McDonald is not a fantastic three-point shooter, but she takes more than anyone else on the team. In fact, she’s taken more shots than anyone else in the country this season and 300 more than the next most prolific shooter on the team. She also aggressively gets to the line, averaging seven FTAs per game, the fourth-highest rate in the country. In addition, she almost exclusively goes left. For Big Ten fans, imagine a hyper-aggressive Kenisha Bell with an ultra-green light. Expect a Harden-esque volume of shooting from the redshirt sophomore.

Northwestern will have Veronica Burton, Sydney Wood and Jordan Hamilton available to throw at McDonald. But it’s on Pallas Kunaiyi-Akpanah, Abi Scheid and Lindsey Pulliam to force McDonald to believe she has chuck it. In a title game, my hunch is McDonald will come out with a killer instinct. The ‘Cats need to leverage that against her.

2. Dominate the Glass

Arizona has a rebounding margin of -1.3, which ranks fourth-worst in the Pac-12 and in the 200s nationally. Northwestern’s margin is +1.7, which was only ninth in the Big Ten, but Northwestern has a clear advantage here. They have Pallas Kunaiyi-Akpanah. The senior’s singularly spectacular effort against West Virginia with 10 offensive rebounds kept the ‘Cats alive in their dramatic comeback win.

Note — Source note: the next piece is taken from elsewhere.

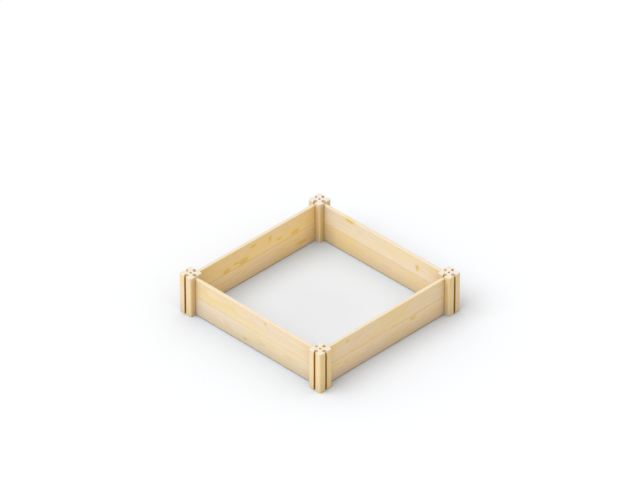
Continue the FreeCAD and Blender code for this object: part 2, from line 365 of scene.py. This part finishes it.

TCU played Arizona the closest any team has in the WNIT, and the Horned Frogs had a whopping 23 offensive boards on Wednesday night in Tucson. It’s impressive for Aari McDonald, just 5’7″, to rank second on the Wildcats with 6.4 rebounds per game, but it’s also an indictment of their woes on the glass. While Pallas is guaranteed to bring her A-game, Northwestern’s athletic guards will be key again in cleaning up any loose balls.

Tangentially related to this issue is foul trouble. It seems like Northwestern forces other teams into a lot of cheap fouls for holding them down during fights for rebounds. The #B1GCats could use a favorable whistle against an Arizona team that runs seven deep at this time of year. Like West Virginia, Arizona has logged a ton of miles and Northwestern has to see its depth as an advantage. Veronica Burton swung the quarterfinal against Ohio by forcing lead guards Cece Hooks and Amani Burke to foul out late. Aari McDonald picks up half a foul more on average in ‘Zona losses than in wins (see above) and Burton would be well served to get under McDonald’s skin.

3. Execute Down the Stretch

There are three keys you could say generically for any Northwestern Women’s Basketball game. Keep Pallas out of foul trouble. Don’t the turn ball over. Get Lindsey Pulliam to shoot efficiently. Those are baselines for this Wildcat team, and when two of the three aren’t met, Northwestern’s odds of winning decrease significantly.

Barring an incredibly hot display of shooting, both of these teams should be evenly matched in a title game with a lot of adrenaline. You can chalk it up to the way Northwestern plays. The Toledo, James Madison and Ohio games were all close, and required an epic comeback.

The same team that fumbled away opportunities—at Rutgers, at Michigan, at Minnesota and to Purdue, at home and on the road—capitalized on its late-game opportunities in this WNIT. Some of that is reversion to the mean in close game luck and some of it is increased experience from a battle-tested Northwestern squad. By my count, NU is 7-6 in games that were within two possessions with two minutes to go in regulation.

In the same situations, Arizona is 4-5. It’s not a huge margin, but Northwestern might be a little better and a little more seasoned. And that could make all the difference.

When there’s two minutes to go, and 14,000 fans are screaming for the home team, can the Wildcats execute at the highest level to get it done? A WNIT Championship depends on it.